*Exercise goal*. Reproduce the listing verbatim.

*Dataset extract*.

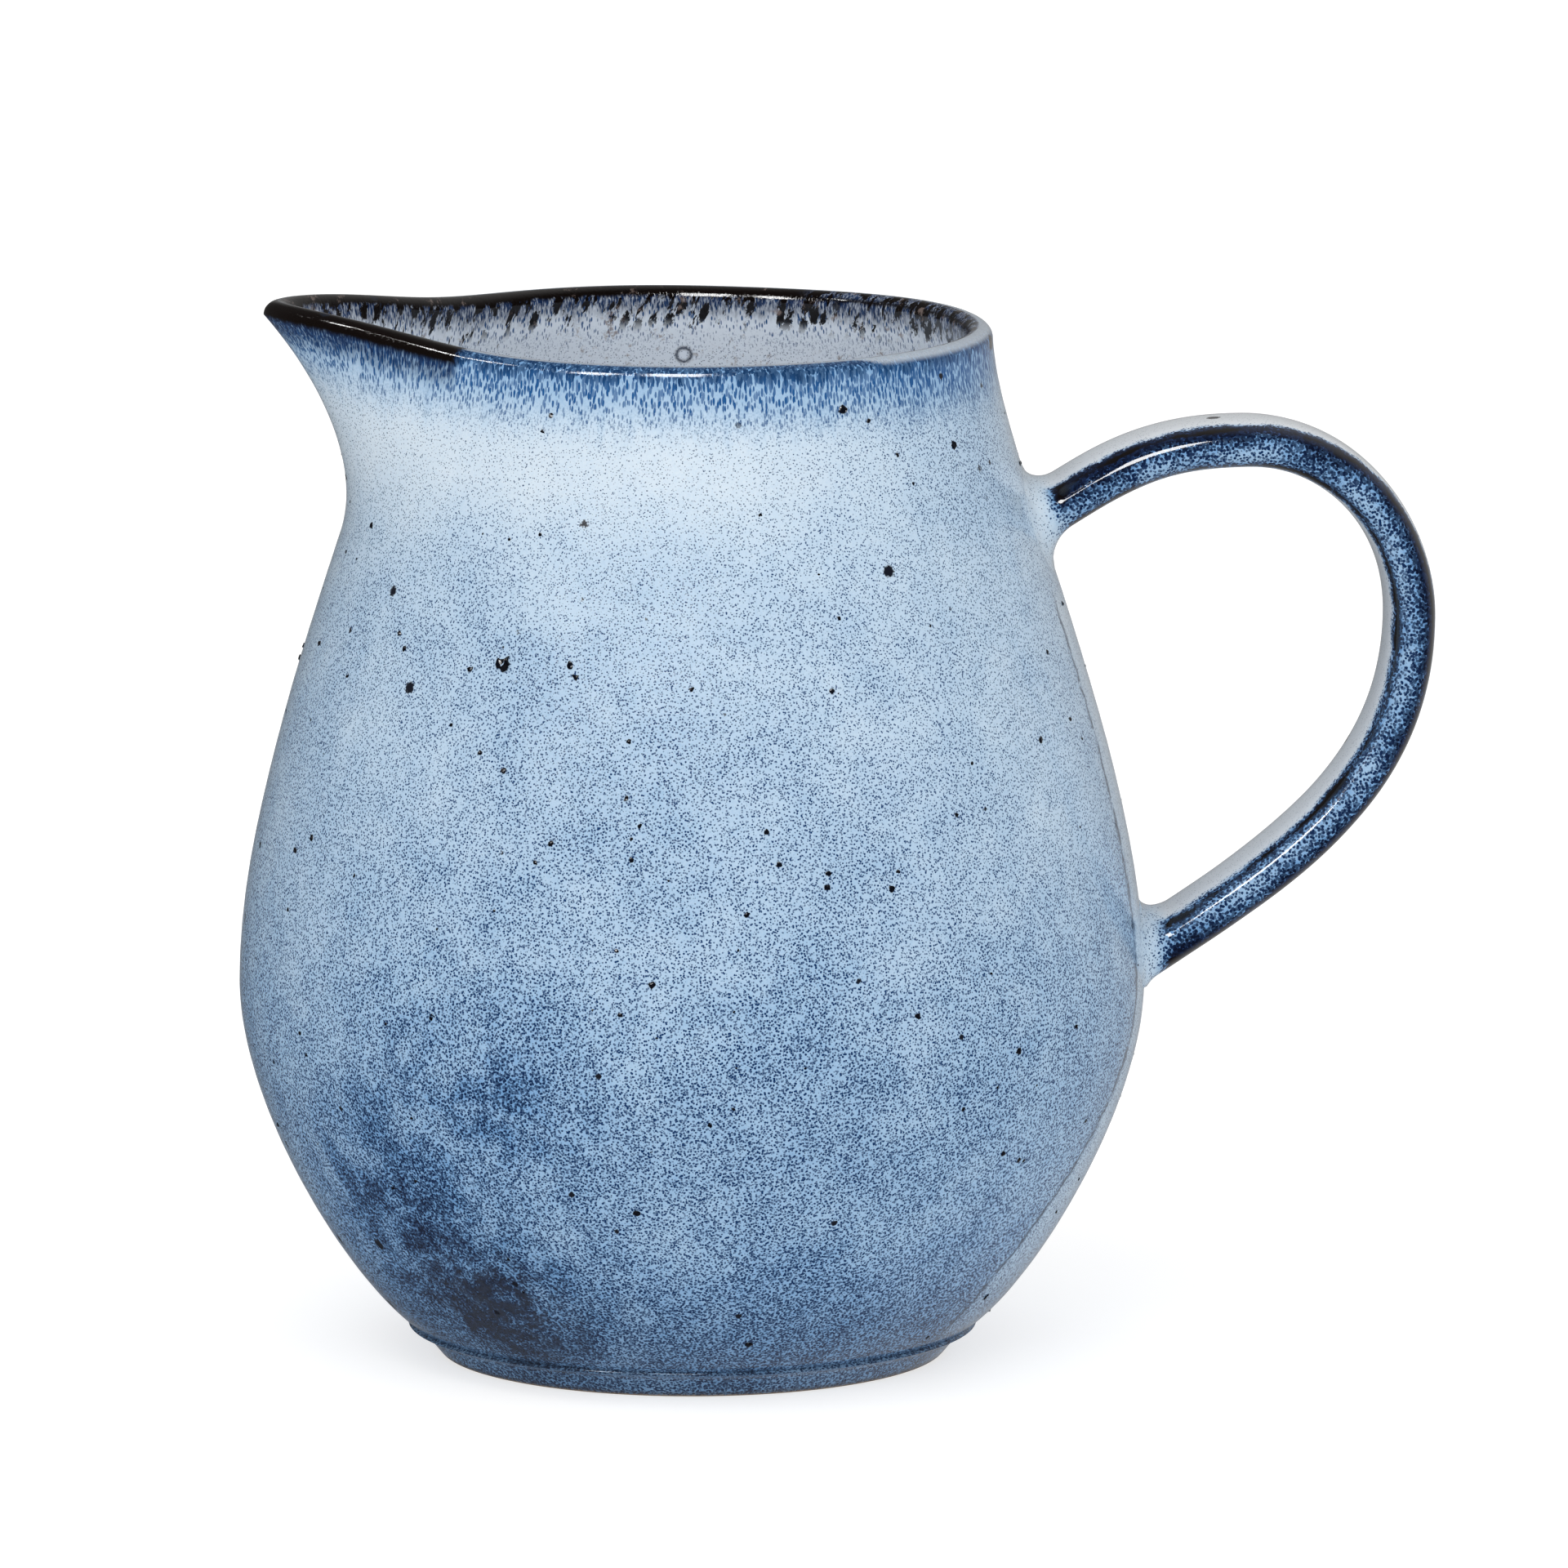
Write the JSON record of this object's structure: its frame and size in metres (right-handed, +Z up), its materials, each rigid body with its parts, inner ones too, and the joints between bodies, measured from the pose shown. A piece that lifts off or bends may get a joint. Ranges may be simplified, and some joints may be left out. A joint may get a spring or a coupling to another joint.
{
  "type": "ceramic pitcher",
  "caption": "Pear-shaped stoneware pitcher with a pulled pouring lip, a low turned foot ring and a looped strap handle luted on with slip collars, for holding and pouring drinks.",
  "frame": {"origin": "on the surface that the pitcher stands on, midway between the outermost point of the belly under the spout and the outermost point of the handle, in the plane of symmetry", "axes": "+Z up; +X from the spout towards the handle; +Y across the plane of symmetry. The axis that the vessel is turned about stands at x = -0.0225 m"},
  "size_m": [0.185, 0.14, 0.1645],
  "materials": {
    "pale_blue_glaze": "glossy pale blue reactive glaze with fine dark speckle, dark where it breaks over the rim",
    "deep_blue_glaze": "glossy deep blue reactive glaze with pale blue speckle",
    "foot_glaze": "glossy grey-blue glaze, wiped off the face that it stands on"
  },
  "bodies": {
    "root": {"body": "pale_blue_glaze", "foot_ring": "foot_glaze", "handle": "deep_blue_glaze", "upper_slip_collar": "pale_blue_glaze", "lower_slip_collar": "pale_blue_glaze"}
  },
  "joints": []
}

*Answer to this task*.
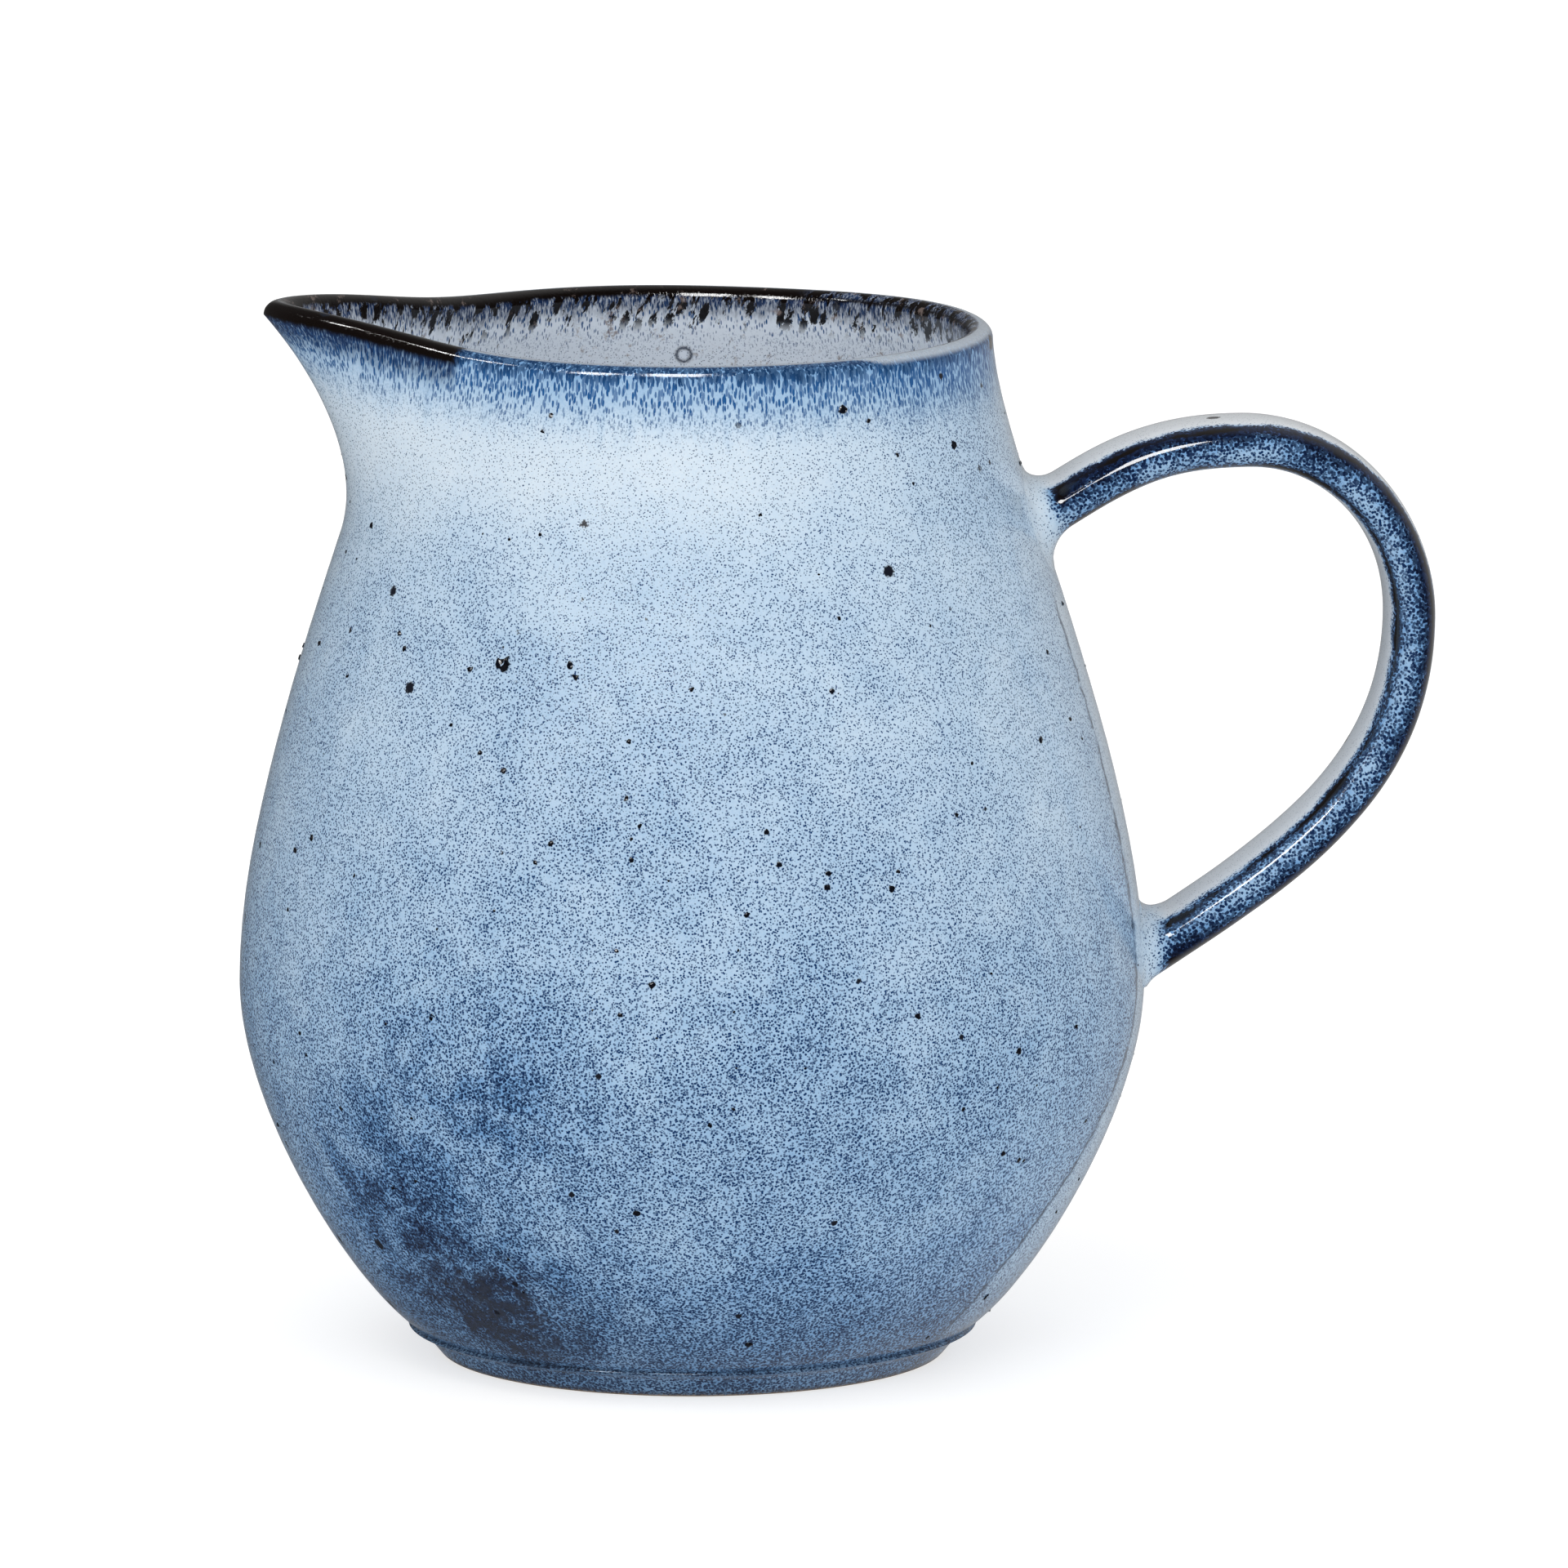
Write the JSON record of this object's structure: its frame and size in metres (right-handed, +Z up), its materials, each rigid body with its parts, inner ones too, and the joints between bodies, measured from the pose shown. A piece that lifts off or bends may get a joint. Ranges may be simplified, and some joints may be left out. A joint may get a spring or a coupling to another joint.
{
  "type": "ceramic pitcher",
  "caption": "Pear-shaped stoneware pitcher with a pulled pouring lip, a low turned foot ring and a looped strap handle luted on with slip collars, for holding and pouring drinks.",
  "frame": {"origin": "on the surface that the pitcher stands on, midway between the outermost point of the belly under the spout and the outermost point of the handle, in the plane of symmetry", "axes": "+Z up; +X from the spout towards the handle; +Y across the plane of symmetry. The axis that the vessel is turned about stands at x = -0.0225 m"},
  "size_m": [0.185, 0.14, 0.1645],
  "materials": {
    "pale_blue_glaze": "glossy pale blue reactive glaze with fine dark speckle, dark where it breaks over the rim",
    "deep_blue_glaze": "glossy deep blue reactive glaze with pale blue speckle",
    "foot_glaze": "glossy grey-blue glaze, wiped off the face that it stands on"
  },
  "bodies": {
    "root": {"body": "pale_blue_glaze", "foot_ring": "foot_glaze", "handle": "deep_blue_glaze", "upper_slip_collar": "pale_blue_glaze", "lower_slip_collar": "pale_blue_glaze"}
  },
  "joints": []
}